# Goal
Write the data out again, exactly as given.

# Source records
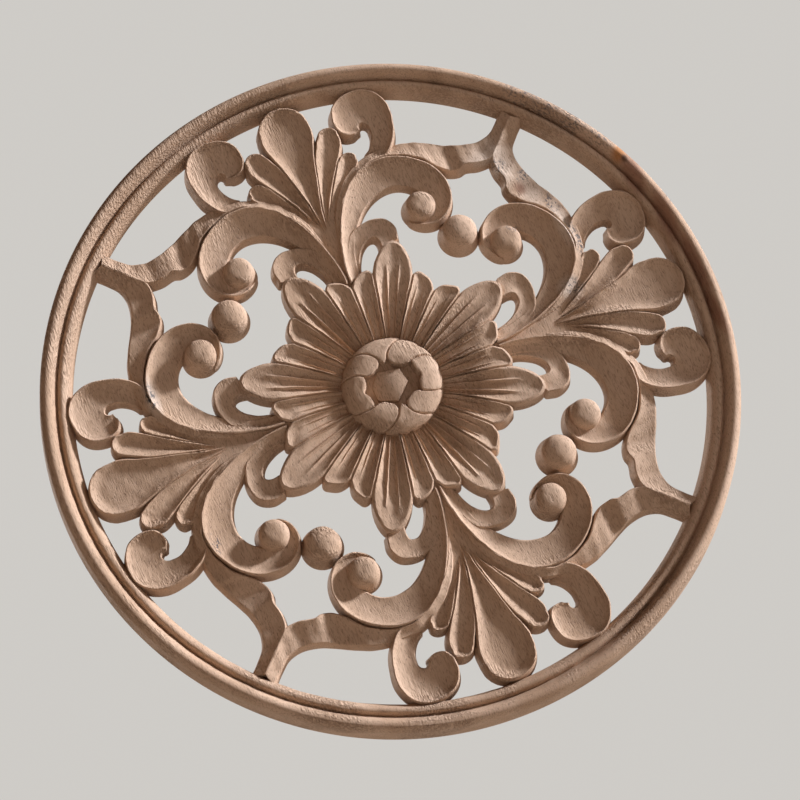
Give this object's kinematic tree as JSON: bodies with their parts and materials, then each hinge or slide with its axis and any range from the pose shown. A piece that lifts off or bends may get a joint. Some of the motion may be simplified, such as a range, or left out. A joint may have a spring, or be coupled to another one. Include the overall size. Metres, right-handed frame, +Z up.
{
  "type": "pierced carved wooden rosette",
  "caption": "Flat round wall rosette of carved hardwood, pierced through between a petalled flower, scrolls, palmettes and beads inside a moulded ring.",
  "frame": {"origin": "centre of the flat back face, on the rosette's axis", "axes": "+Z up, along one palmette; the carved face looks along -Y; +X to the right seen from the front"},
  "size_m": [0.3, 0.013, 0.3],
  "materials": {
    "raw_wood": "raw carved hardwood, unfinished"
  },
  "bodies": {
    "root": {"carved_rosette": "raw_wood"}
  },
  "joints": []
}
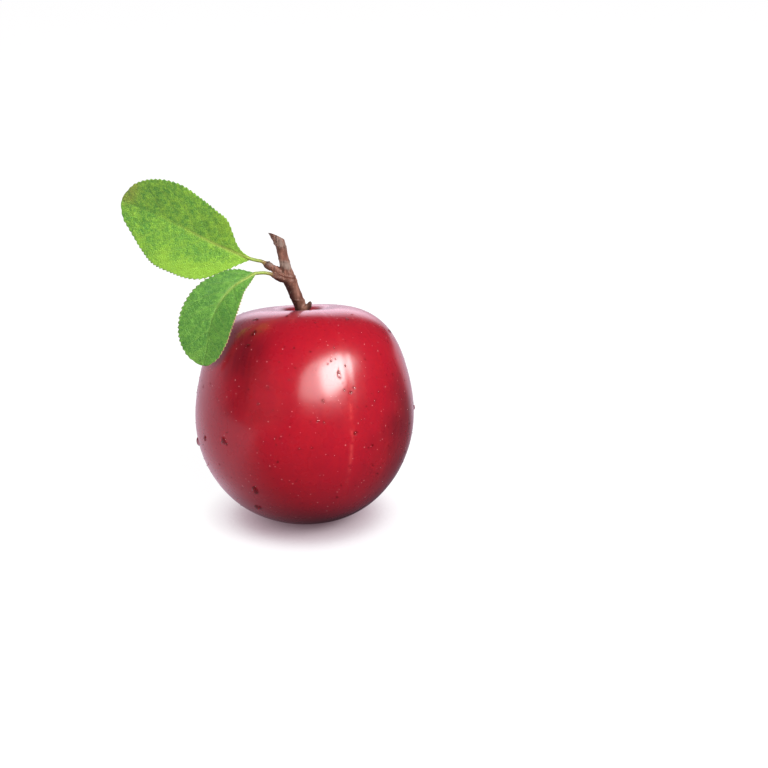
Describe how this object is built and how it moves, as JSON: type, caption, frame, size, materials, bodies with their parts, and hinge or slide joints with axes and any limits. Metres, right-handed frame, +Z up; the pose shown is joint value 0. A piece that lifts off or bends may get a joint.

# Full response
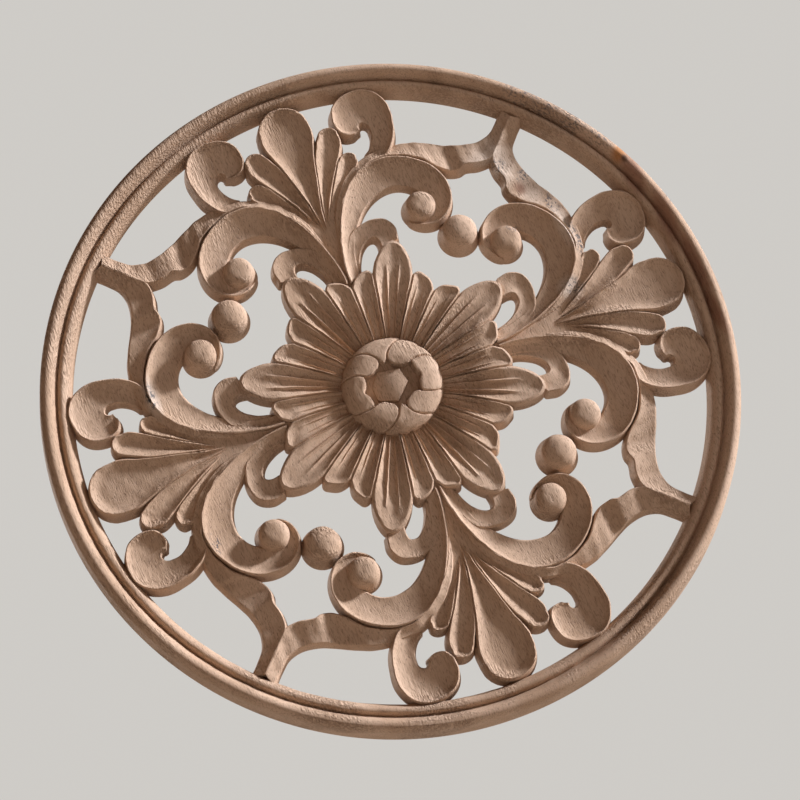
Give this object's kinematic tree as JSON: bodies with their parts and materials, then each hinge or slide with its axis and any range from the pose shown. A piece that lifts off or bends may get a joint. Some of the motion may be simplified, such as a range, or left out. A joint may have a spring, or be coupled to another one. Include the overall size. Metres, right-handed frame, +Z up.
{
  "type": "pierced carved wooden rosette",
  "caption": "Flat round wall rosette of carved hardwood, pierced through between a petalled flower, scrolls, palmettes and beads inside a moulded ring.",
  "frame": {"origin": "centre of the flat back face, on the rosette's axis", "axes": "+Z up, along one palmette; the carved face looks along -Y; +X to the right seen from the front"},
  "size_m": [0.3, 0.013, 0.3],
  "materials": {
    "raw_wood": "raw carved hardwood, unfinished"
  },
  "bodies": {
    "root": {"carved_rosette": "raw_wood"}
  },
  "joints": []
}
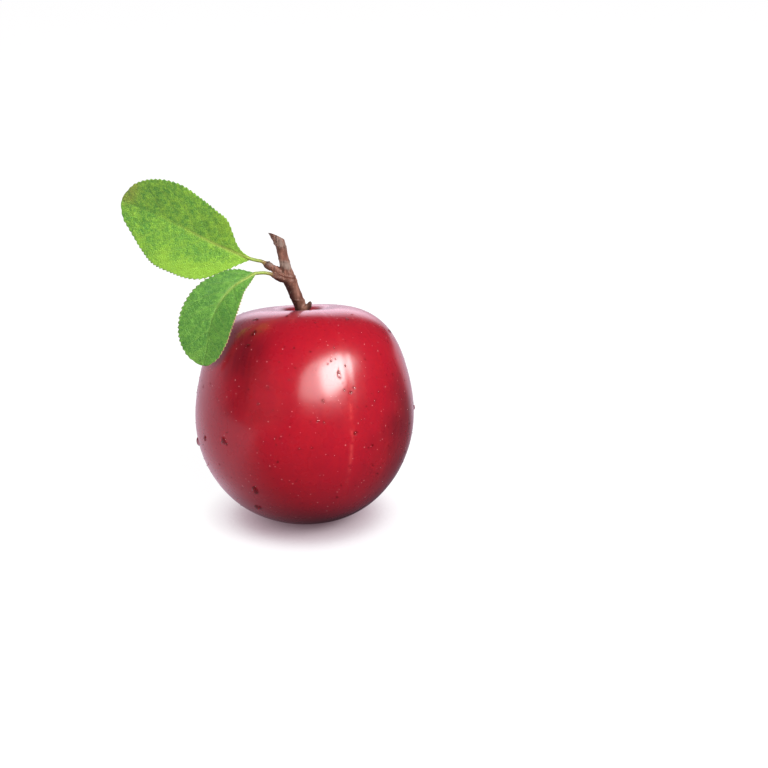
Describe how this object is built and how it moves, as JSON: type, caption, frame, size, materials, bodies with their parts, and hinge or slide joints with axes and any limits. Metres, right-handed frame, +Z up; the pose shown is joint value 0. A piece that lifts off or bends may get a joint.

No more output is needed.